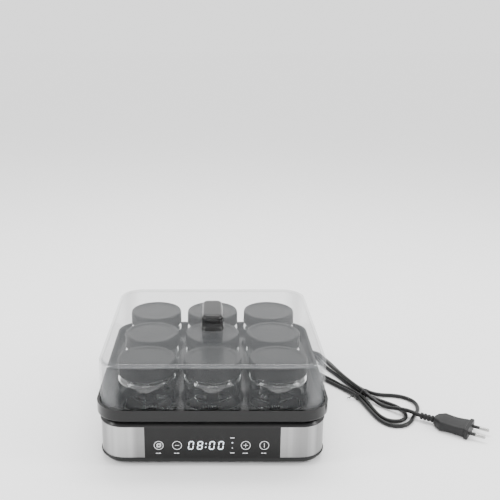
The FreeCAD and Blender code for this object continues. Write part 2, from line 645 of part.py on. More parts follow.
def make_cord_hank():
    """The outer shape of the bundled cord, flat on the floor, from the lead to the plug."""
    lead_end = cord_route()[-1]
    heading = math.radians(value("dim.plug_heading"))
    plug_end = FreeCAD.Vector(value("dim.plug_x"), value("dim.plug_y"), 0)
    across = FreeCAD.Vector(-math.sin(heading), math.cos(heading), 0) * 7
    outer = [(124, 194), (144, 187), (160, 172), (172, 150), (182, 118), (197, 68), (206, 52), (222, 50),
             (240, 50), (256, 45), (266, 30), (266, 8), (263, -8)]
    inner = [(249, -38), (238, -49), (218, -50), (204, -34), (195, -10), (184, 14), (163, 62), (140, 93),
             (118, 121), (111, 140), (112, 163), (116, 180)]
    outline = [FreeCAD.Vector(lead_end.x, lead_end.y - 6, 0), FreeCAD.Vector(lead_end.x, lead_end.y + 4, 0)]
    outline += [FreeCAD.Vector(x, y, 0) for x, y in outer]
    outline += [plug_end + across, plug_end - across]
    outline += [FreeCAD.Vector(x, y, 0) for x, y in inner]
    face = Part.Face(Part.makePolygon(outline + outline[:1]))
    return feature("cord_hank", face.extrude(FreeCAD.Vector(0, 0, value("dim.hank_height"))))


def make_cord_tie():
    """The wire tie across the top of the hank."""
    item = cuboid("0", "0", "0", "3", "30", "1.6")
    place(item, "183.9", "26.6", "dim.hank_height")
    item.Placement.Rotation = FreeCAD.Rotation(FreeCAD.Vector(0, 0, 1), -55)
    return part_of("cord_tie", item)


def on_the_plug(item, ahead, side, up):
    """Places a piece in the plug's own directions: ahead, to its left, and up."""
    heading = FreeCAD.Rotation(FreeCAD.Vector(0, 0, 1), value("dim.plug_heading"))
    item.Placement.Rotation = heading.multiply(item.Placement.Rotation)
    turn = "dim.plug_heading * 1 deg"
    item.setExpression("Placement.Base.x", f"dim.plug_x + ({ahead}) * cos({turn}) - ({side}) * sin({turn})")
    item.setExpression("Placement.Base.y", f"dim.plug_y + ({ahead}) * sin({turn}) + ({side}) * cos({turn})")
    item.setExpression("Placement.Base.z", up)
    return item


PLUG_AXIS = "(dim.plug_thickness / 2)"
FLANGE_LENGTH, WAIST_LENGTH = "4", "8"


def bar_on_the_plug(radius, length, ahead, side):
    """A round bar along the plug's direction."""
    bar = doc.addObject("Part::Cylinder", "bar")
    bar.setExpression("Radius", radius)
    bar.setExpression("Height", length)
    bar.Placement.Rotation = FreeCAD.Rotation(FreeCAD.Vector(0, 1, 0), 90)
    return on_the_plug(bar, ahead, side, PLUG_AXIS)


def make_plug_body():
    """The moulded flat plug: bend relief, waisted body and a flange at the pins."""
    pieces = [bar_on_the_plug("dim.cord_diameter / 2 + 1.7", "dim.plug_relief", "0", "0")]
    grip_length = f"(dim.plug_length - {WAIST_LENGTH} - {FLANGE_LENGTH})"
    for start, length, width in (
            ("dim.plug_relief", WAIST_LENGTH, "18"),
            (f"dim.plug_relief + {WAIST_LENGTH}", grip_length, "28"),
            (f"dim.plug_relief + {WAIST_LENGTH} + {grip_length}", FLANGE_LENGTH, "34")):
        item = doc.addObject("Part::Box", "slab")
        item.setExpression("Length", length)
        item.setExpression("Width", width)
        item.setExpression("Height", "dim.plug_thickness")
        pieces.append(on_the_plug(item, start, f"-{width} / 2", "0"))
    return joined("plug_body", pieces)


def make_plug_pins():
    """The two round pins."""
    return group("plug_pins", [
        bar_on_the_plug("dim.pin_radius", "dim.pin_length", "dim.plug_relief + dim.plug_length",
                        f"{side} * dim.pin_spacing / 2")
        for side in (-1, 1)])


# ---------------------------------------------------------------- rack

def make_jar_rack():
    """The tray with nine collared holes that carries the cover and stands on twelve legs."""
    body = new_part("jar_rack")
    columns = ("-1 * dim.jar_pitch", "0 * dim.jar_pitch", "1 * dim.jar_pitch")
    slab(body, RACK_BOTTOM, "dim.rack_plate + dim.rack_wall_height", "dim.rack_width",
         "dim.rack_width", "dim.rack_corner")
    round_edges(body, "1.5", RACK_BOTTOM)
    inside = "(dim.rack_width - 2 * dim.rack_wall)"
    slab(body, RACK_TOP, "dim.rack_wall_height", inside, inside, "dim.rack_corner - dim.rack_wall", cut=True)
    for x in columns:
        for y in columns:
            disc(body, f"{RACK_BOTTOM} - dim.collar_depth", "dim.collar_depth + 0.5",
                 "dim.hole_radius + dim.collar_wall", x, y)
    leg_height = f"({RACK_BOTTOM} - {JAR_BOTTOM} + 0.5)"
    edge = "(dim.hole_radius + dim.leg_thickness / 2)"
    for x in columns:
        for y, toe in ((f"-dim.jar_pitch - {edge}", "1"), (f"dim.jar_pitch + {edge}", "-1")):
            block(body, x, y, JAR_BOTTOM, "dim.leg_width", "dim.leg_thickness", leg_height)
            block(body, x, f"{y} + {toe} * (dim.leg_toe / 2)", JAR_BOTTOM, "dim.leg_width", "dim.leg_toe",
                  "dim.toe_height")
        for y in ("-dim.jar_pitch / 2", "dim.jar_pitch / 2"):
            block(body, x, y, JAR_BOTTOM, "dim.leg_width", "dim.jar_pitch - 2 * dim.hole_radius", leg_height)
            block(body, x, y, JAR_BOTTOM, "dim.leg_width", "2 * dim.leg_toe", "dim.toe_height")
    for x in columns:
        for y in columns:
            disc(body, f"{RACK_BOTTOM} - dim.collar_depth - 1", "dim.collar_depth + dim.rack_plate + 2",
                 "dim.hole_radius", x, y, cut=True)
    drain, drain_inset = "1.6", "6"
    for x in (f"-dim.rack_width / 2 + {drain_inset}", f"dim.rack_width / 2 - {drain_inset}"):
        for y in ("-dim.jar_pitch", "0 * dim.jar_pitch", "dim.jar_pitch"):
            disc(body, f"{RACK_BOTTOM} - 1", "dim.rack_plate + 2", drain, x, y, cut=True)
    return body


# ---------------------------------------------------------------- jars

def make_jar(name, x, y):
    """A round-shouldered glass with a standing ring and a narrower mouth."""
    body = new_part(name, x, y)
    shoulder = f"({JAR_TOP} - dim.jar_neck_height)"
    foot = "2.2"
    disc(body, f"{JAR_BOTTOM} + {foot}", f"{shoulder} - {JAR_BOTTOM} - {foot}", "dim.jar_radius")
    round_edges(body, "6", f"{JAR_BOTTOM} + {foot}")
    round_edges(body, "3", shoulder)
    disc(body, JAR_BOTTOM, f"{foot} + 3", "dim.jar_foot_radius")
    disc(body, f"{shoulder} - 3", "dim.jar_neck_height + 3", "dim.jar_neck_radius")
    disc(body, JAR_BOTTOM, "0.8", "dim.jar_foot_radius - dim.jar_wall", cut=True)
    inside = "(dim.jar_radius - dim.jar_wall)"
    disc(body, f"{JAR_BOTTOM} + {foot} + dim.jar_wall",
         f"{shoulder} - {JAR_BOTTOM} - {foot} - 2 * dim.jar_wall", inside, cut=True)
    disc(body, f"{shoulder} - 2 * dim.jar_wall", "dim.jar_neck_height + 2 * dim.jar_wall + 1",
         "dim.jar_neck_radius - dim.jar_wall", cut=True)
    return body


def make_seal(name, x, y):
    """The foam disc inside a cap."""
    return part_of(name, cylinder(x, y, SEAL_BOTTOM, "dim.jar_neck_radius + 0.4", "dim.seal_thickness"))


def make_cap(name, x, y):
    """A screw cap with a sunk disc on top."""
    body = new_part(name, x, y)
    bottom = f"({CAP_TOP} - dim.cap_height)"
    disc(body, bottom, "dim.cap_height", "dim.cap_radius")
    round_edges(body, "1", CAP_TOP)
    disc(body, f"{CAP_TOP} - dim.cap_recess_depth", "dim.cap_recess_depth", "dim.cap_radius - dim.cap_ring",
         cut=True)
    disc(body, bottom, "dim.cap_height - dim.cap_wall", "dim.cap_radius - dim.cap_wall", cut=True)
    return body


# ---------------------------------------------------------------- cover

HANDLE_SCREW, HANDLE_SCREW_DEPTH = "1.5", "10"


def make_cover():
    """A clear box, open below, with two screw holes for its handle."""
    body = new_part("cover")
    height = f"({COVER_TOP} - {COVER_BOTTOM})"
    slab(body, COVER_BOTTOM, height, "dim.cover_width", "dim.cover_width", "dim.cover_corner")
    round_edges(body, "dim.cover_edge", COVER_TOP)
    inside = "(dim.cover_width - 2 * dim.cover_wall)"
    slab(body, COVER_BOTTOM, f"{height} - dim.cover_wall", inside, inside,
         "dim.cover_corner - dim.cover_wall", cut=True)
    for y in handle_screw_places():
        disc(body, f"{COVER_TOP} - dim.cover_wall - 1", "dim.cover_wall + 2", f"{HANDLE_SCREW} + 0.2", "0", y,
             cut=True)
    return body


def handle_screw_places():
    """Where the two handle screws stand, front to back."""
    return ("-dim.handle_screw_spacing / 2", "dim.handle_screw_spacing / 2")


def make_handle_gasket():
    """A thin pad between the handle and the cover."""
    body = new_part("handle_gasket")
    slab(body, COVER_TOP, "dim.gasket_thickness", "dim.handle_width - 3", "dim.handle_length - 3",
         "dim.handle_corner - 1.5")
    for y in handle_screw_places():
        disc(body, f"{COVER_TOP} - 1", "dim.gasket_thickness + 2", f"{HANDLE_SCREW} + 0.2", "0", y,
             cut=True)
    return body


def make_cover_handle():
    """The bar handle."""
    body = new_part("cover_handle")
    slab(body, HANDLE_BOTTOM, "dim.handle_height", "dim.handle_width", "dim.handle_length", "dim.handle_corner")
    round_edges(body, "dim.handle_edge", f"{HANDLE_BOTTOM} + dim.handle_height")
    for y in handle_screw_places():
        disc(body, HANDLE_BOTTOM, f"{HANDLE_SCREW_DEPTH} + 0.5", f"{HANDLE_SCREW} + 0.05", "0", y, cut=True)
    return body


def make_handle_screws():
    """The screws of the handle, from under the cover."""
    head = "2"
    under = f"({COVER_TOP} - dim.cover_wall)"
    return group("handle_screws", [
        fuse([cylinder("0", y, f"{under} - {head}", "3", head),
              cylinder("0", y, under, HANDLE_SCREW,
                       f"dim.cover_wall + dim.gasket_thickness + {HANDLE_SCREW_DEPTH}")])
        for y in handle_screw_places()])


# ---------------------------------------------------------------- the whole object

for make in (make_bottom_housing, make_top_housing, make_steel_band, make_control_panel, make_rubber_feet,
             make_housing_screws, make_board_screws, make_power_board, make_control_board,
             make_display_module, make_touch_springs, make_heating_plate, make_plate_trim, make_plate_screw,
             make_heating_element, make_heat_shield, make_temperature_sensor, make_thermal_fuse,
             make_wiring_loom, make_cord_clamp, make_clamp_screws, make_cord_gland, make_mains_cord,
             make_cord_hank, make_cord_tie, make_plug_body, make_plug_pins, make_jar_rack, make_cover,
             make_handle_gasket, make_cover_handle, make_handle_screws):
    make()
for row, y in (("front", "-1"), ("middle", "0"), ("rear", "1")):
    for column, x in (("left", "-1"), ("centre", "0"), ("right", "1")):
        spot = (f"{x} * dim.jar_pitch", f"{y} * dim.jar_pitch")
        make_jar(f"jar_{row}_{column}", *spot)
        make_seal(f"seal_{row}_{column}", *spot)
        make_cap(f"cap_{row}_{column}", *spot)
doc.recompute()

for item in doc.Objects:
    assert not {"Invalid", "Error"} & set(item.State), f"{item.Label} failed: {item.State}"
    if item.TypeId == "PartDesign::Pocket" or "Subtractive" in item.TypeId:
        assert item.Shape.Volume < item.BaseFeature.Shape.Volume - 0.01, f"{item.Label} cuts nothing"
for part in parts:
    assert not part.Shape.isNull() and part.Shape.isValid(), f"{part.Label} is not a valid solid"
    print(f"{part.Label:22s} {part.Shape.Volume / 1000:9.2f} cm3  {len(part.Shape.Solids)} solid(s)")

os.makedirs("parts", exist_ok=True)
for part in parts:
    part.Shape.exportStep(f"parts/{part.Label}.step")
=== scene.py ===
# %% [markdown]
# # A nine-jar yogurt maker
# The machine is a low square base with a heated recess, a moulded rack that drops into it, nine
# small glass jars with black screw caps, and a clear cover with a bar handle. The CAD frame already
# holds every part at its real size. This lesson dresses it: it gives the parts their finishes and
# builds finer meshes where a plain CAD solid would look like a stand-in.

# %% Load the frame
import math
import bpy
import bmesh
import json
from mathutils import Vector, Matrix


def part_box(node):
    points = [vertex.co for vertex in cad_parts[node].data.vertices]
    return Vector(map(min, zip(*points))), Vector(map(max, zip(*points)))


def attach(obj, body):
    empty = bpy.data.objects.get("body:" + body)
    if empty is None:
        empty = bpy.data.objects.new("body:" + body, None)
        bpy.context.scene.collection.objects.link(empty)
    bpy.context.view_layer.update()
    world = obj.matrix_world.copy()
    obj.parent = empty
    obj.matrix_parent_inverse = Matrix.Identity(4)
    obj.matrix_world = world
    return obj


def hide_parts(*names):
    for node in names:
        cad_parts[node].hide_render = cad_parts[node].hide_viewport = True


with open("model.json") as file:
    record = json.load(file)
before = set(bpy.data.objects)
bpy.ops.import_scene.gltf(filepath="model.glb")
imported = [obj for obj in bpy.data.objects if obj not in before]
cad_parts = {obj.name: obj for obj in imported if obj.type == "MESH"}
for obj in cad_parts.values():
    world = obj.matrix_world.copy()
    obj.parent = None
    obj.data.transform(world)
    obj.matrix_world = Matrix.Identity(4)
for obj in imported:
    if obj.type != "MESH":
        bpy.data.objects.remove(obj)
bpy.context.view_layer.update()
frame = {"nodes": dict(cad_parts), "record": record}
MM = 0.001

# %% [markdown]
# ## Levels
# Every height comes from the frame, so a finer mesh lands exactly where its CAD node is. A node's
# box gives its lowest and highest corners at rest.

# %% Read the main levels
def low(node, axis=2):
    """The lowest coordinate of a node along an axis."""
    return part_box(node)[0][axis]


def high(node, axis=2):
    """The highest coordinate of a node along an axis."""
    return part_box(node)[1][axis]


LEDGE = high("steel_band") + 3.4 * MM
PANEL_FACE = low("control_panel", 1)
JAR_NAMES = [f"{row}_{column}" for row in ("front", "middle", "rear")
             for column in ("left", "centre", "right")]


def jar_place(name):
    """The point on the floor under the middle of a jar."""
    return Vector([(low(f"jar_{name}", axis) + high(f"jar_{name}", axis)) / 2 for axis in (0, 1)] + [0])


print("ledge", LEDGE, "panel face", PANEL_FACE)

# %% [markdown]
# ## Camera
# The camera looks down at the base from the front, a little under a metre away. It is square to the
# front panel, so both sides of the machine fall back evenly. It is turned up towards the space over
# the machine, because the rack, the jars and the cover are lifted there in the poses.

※

• [SHORT PROBLEM]
Print exactly the lines from the one containing "doc.recompute()" to the one containing "obj.matrix_parent_inverse = Matrix.Identity(4)", both included, and nothing else.

• [THE REPLY]
doc.recompute()

for item in doc.Objects:
    assert not {"Invalid", "Error"} & set(item.State), f"{item.Label} failed: {item.State}"
    if item.TypeId == "PartDesign::Pocket" or "Subtractive" in item.TypeId:
        assert item.Shape.Volume < item.BaseFeature.Shape.Volume - 0.01, f"{item.Label} cuts nothing"
for part in parts:
    assert not part.Shape.isNull() and part.Shape.isValid(), f"{part.Label} is not a valid solid"
    print(f"{part.Label:22s} {part.Shape.Volume / 1000:9.2f} cm3  {len(part.Shape.Solids)} solid(s)")

os.makedirs("parts", exist_ok=True)
for part in parts:
    part.Shape.exportStep(f"parts/{part.Label}.step")
=== scene.py ===
# %% [markdown]
# # A nine-jar yogurt maker
# The machine is a low square base with a heated recess, a moulded rack that drops into it, nine
# small glass jars with black screw caps, and a clear cover with a bar handle. The CAD frame already
# holds every part at its real size. This lesson dresses it: it gives the parts their finishes and
# builds finer meshes where a plain CAD solid would look like a stand-in.

# %% Load the frame
import math
import bpy
import bmesh
import json
from mathutils import Vector, Matrix


def part_box(node):
    points = [vertex.co for vertex in cad_parts[node].data.vertices]
    return Vector(map(min, zip(*points))), Vector(map(max, zip(*points)))


def attach(obj, body):
    empty = bpy.data.objects.get("body:" + body)
    if empty is None:
        empty = bpy.data.objects.new("body:" + body, None)
        bpy.context.scene.collection.objects.link(empty)
    bpy.context.view_layer.update()
    world = obj.matrix_world.copy()
    obj.parent = empty
    obj.matrix_parent_inverse = Matrix.Identity(4)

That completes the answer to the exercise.